They reflected on the victories over Cardiff City and Huddersfield Town and the way different players had responded on the training pitch and around the place. Paul Pogba had a spring in his step and a smile on his face once more. So did Luke Shaw, Jesse Lingard, Marcus Rashford, Anthony Martial and others.

Conversation turned to the January 2019 transfer window, which was about to open, when Solskjaer produced a document that showed he was already thinking more long term than that. It contained a lengthy list of transfer targets, as well as academy graduates such as Angel Gomes and Mason Greenwood, and a suggestion of how the team may have evolved by the 2021-22 season. Solskjaer then mentioned how, beyond the immediate need to improve results, there was a need to restore the values, culture and identity that had been lost.

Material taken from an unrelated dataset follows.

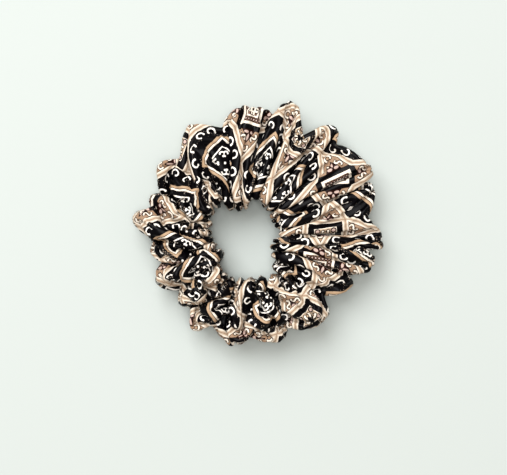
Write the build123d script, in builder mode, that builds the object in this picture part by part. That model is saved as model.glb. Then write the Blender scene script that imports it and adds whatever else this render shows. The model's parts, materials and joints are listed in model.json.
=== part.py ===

Every word and message resonated with Woodward, who, having initially been awe-struck by both Louis van Gaal and Mourinho after appointing both men, accepted that something had gone awry in the five-and-half years that had passed since Sir Alex Ferguson’s retirement in 2013. As the results got better and better over the next few months — reaching an improbable peak with that dramatic and slightly confounding 3-1 victory away to Paris Saint-Germain, their 14th win in just 17 games under Solskjaer — the man for the short term became, in the eyes of Woodward and many others, the man for the long-term rebuilding job at Old Trafford.

On Sunday evening Solskjaer reached 100 games in charge of United. It was a milestone he approached in high spirits after impressive wins away to Newcastle (4-1) and PSG (2-1) and at home to RB Leipzig (5-0) over the previous fortnight. Yes, the memories of that crushing 6-1 defeat at home to Mourinho’s Tottenham endured, but that was their only loss in eight matches in all competitions since the opening day of the campaign. In the second half against Leipzig, everything seemed to click into place. Things were looking up again.

And then, just when there was talk of having turned a corner, they produced a wretched performance at home to Arsenal. The midfield diamond formation that seemed like a panacea against Leipzig? It was a disaster four days later. Pogba, who performed so well against Leipzig, was so abject against Arsenal that the notion of building a midfield around him seemed risible once more. Diamonds, it turns out, are not forever. Back to the drawing board yet again.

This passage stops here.